* [SOURCE MATERIAL]:
____
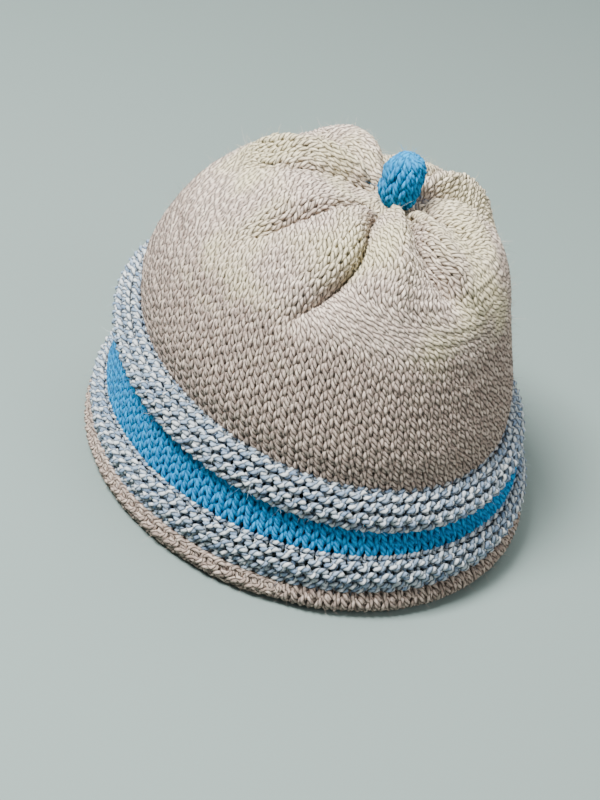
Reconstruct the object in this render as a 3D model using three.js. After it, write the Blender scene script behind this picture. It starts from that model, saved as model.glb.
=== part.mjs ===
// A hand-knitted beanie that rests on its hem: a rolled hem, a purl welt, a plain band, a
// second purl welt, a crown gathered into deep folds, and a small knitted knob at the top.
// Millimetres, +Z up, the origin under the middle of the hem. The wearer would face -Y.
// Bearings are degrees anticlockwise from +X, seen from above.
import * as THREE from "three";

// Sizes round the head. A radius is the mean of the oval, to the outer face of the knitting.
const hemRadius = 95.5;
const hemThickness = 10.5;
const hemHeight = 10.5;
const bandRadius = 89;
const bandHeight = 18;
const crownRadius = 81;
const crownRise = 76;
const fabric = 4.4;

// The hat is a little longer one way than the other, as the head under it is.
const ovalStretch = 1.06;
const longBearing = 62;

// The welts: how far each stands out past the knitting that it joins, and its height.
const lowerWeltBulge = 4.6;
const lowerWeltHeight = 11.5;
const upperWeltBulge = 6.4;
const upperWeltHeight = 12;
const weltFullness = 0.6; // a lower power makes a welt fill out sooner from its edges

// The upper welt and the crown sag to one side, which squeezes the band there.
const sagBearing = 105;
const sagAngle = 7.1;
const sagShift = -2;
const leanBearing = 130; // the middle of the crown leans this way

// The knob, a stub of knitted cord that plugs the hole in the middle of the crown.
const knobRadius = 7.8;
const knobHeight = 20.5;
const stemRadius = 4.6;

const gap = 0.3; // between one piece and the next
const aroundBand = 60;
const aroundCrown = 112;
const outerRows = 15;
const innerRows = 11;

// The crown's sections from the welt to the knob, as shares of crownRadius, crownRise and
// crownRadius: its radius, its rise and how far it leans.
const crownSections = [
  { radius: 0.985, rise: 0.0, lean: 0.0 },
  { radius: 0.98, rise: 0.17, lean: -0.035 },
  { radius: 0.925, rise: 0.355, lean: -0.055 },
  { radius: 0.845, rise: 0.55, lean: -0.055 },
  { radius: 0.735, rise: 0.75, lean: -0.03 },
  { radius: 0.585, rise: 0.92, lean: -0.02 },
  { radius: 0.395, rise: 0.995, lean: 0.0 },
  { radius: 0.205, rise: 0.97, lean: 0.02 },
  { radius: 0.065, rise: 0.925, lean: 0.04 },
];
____
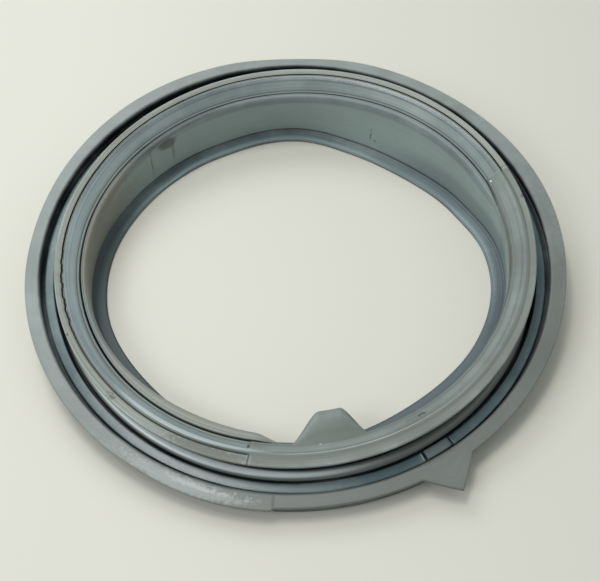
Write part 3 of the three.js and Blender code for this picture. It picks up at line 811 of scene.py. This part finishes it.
____
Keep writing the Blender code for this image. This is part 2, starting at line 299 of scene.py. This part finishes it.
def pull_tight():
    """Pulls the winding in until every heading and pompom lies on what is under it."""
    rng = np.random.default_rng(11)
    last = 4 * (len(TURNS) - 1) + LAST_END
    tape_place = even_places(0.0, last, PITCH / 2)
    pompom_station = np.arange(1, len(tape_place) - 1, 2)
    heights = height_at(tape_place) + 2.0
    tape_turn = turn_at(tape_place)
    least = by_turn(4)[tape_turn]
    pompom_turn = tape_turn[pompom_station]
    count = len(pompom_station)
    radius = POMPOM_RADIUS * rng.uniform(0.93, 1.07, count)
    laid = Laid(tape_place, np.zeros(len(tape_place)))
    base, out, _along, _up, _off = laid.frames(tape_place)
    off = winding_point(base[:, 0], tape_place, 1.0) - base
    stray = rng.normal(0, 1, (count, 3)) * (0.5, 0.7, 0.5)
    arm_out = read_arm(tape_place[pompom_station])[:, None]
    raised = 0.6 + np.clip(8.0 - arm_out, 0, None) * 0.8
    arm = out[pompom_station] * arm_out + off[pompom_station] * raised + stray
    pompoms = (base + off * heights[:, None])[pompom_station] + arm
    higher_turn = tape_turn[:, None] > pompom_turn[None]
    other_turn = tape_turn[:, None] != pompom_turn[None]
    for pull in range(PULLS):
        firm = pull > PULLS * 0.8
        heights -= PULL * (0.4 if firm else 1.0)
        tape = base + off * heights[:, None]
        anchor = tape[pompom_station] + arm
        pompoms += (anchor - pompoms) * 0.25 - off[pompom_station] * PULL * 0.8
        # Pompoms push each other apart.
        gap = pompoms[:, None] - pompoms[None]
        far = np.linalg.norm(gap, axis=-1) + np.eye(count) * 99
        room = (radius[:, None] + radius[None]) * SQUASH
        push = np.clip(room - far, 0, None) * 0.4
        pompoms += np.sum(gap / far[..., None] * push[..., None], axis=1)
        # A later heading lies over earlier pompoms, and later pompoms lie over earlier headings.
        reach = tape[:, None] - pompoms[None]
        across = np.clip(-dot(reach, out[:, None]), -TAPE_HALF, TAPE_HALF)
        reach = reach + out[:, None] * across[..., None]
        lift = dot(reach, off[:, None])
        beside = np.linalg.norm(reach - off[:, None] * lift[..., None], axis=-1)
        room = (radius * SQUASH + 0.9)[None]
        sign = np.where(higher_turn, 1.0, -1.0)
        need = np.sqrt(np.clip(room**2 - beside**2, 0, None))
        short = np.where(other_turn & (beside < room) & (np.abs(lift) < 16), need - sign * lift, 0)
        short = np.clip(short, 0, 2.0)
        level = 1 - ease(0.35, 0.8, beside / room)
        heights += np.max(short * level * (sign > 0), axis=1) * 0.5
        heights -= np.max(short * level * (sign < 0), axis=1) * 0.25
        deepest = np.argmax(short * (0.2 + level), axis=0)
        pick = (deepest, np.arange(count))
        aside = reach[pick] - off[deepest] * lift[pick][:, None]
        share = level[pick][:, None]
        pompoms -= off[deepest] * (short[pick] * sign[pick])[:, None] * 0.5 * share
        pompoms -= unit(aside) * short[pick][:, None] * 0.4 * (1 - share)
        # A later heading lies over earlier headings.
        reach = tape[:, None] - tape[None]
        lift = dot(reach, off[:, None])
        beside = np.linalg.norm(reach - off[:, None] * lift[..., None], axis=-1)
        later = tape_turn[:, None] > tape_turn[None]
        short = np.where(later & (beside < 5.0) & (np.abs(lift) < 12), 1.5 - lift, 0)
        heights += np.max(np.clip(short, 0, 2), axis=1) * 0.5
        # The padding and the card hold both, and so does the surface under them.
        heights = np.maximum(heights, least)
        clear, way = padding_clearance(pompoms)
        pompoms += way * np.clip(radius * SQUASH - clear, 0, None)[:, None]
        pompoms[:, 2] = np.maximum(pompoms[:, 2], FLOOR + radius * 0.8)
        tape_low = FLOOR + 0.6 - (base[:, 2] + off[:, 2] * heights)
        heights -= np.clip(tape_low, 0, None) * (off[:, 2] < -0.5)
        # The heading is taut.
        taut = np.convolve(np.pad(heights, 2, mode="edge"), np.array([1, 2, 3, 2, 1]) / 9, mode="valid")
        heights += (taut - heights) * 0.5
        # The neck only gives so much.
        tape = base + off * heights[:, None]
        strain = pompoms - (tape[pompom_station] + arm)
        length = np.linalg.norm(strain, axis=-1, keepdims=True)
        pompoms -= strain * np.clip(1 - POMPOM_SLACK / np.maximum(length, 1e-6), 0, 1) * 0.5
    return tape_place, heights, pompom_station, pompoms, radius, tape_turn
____
* [PROBLEM DETAILS]: Locate the lines above that hold the word "picture". Show every one of them.

* [WRITTEN ANSWER]:
Reconstruct the object in this render as a 3D model using three.js. After it, write the Blender scene script behind this picture. It starts from that model, saved as model.glb.
Write part 3 of the three.js and Blender code for this picture. It picks up at line 811 of scene.py. This part finishes it.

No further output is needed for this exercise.